## STATED PROBLEM
Check each line of the data below for the word "limits", then extract the ones that have it.

(Data entries)
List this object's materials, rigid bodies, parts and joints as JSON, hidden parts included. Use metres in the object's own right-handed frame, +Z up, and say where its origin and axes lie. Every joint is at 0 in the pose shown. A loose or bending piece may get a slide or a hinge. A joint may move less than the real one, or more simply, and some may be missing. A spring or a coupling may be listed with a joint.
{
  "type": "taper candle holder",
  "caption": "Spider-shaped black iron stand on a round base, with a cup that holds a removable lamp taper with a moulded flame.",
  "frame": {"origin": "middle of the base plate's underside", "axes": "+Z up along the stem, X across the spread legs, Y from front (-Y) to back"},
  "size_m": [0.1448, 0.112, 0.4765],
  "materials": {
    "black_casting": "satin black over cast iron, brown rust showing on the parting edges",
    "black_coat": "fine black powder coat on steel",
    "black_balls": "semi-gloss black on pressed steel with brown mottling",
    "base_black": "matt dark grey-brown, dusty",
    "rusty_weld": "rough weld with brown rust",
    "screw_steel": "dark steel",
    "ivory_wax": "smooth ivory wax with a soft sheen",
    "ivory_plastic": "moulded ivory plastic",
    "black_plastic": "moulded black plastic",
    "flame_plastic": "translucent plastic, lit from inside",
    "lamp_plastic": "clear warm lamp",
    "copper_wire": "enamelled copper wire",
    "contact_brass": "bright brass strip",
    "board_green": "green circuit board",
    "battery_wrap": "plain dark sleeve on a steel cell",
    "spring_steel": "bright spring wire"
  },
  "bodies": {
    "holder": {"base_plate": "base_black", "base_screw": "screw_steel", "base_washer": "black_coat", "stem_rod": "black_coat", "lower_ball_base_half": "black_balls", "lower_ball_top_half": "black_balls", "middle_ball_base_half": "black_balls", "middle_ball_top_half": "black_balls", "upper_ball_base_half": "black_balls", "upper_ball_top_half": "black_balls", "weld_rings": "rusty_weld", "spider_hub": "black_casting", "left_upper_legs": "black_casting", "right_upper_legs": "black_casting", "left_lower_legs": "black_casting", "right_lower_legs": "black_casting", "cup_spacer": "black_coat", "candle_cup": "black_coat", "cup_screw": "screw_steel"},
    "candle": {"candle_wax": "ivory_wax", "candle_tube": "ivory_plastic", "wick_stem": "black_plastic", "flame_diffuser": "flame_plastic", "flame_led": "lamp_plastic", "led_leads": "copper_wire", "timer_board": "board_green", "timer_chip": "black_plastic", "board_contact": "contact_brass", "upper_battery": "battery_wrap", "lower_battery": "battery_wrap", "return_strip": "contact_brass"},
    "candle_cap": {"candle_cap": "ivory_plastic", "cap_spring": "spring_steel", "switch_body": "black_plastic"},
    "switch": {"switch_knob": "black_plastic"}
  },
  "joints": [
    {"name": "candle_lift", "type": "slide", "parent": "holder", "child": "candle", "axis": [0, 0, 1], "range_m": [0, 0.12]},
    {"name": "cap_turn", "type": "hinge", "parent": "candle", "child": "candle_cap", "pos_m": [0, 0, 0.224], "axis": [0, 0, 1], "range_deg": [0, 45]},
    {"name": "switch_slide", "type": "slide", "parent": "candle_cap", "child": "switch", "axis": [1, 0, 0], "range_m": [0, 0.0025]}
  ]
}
==
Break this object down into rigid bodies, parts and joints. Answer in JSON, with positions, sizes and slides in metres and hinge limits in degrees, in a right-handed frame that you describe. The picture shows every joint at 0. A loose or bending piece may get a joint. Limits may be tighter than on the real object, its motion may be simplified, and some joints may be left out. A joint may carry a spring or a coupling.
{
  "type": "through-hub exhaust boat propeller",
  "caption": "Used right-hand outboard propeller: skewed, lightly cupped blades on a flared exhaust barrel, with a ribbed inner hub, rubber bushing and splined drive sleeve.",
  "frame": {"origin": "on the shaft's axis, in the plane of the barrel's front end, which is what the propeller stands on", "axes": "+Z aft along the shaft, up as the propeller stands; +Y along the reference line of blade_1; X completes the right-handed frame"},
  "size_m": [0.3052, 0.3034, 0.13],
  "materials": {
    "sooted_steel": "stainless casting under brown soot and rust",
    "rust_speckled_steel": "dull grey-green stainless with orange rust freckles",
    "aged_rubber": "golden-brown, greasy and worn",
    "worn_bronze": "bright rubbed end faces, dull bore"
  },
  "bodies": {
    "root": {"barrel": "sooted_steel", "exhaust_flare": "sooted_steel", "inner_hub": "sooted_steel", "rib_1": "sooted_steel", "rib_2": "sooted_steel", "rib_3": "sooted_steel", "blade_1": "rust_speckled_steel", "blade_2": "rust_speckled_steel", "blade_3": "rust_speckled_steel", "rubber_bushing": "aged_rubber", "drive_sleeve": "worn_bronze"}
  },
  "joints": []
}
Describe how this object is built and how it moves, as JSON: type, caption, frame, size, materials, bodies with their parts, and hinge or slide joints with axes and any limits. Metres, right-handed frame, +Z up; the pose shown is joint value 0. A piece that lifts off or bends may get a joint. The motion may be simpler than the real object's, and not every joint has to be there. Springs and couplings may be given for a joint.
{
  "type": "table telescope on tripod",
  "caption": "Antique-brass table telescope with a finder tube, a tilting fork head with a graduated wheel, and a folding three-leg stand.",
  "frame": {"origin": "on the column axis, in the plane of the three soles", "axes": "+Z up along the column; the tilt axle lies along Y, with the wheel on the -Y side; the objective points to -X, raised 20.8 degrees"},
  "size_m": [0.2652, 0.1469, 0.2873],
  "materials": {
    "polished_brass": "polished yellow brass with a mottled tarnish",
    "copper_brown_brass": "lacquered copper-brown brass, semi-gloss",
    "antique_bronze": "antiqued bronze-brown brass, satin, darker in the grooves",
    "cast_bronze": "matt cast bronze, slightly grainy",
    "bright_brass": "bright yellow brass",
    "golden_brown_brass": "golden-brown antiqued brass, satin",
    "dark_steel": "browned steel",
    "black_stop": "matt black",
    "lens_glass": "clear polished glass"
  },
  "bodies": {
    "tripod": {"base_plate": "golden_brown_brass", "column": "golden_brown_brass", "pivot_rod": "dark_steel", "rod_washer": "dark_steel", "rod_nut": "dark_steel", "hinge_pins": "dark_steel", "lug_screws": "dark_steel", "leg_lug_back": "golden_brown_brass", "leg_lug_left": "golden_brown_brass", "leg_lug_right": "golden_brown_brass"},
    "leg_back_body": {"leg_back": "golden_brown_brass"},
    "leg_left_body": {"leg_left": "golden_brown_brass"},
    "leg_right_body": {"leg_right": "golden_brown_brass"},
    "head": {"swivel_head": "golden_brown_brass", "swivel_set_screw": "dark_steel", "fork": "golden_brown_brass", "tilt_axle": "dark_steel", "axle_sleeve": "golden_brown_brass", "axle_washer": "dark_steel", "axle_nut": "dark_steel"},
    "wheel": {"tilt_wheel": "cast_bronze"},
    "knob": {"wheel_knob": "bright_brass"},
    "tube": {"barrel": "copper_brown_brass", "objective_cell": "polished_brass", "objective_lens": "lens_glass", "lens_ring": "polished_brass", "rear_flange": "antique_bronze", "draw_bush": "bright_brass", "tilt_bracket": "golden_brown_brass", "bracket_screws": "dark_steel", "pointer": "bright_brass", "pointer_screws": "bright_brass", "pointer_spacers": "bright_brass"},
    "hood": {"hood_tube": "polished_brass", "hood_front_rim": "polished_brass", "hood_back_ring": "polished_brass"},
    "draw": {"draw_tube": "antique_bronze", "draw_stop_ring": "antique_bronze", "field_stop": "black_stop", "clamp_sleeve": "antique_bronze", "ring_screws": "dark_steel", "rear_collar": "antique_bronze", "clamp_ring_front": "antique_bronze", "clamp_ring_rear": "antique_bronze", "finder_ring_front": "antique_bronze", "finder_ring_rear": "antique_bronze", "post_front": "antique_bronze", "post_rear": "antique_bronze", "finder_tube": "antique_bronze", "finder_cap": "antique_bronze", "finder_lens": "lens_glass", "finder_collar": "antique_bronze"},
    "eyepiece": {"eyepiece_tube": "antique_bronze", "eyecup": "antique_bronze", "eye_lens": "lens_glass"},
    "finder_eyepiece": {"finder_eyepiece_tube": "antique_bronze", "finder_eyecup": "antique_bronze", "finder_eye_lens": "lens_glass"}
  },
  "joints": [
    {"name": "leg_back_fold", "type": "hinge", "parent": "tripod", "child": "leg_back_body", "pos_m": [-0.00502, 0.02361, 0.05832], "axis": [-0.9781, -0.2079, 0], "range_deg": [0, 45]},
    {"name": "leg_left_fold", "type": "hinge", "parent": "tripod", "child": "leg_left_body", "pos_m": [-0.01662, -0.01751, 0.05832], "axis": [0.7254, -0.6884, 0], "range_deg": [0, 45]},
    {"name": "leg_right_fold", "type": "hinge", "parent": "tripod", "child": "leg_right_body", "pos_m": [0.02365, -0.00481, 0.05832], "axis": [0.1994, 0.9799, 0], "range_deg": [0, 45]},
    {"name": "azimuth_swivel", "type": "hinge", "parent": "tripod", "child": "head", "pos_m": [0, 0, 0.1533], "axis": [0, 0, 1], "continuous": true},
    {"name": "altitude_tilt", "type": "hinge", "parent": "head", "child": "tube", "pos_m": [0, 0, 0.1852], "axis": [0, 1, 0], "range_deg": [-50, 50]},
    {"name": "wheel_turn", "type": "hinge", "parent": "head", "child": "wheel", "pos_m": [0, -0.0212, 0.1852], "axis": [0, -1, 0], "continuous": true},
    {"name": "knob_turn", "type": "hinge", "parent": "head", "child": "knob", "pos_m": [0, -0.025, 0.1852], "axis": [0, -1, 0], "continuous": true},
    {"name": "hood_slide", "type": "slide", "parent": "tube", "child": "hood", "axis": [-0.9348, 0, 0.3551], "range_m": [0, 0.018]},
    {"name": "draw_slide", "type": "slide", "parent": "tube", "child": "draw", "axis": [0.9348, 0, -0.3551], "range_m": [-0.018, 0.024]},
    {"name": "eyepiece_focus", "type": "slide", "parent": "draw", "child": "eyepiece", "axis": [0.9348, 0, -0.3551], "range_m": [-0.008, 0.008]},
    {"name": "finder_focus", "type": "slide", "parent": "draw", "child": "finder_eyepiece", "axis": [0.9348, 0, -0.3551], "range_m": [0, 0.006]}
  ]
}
* * *
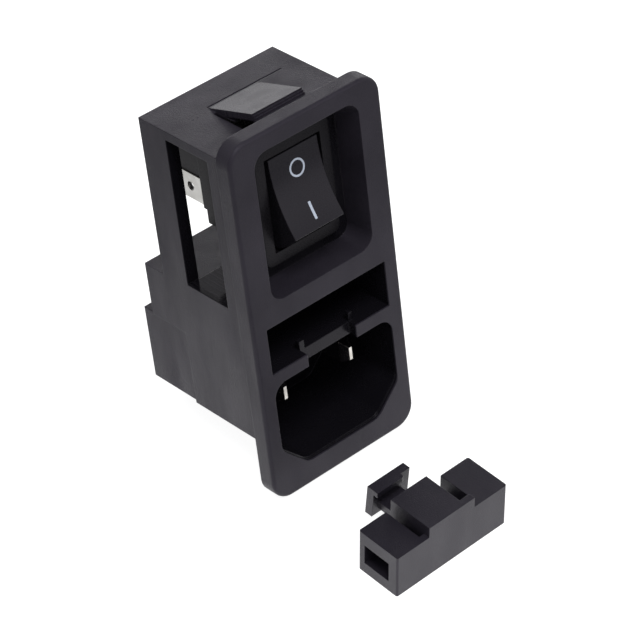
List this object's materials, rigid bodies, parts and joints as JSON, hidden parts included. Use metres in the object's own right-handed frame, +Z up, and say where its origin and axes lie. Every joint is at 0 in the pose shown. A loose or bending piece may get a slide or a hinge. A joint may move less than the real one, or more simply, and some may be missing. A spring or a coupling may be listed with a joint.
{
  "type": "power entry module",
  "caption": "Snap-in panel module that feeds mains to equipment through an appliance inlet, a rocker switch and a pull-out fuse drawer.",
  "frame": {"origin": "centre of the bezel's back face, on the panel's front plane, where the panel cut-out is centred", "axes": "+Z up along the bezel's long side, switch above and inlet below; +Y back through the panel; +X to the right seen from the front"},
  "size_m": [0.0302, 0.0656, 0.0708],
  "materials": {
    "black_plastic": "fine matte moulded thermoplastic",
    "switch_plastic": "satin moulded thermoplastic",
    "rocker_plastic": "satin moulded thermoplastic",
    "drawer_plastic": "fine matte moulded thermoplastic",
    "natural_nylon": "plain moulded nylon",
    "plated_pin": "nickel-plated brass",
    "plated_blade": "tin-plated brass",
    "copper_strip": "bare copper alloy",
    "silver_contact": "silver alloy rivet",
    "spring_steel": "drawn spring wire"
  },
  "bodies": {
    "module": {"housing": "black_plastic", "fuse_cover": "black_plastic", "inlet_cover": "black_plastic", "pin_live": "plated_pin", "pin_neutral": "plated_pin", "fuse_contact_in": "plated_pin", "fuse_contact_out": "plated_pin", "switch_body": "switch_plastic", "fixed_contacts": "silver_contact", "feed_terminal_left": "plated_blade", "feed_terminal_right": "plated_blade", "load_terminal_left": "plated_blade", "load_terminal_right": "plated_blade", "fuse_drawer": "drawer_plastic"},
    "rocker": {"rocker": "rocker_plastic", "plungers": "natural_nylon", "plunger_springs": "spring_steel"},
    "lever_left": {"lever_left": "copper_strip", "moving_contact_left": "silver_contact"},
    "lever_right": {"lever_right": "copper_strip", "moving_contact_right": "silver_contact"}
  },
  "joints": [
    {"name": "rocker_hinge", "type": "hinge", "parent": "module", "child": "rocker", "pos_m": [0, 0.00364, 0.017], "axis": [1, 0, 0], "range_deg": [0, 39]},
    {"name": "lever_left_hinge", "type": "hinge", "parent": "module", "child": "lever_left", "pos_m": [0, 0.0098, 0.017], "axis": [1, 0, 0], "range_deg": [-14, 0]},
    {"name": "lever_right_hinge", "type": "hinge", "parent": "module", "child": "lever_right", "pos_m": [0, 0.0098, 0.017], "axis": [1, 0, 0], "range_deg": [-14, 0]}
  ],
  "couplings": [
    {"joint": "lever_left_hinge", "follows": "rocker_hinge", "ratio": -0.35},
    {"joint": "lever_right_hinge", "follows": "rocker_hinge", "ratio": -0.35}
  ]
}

## WRITTEN SOLUTION
Break this object down into rigid bodies, parts and joints. Answer in JSON, with positions, sizes and slides in metres and hinge limits in degrees, in a right-handed frame that you describe. The picture shows every joint at 0. A loose or bending piece may get a joint. Limits may be tighter than on the real object, its motion may be simplified, and some joints may be left out. A joint may carry a spring or a coupling.
Describe how this object is built and how it moves, as JSON: type, caption, frame, size, materials, bodies with their parts, and hinge or slide joints with axes and any limits. Metres, right-handed frame, +Z up; the pose shown is joint value 0. A piece that lifts off or bends may get a joint. The motion may be simpler than the real object's, and not every joint has to be there. Springs and couplings may be given for a joint.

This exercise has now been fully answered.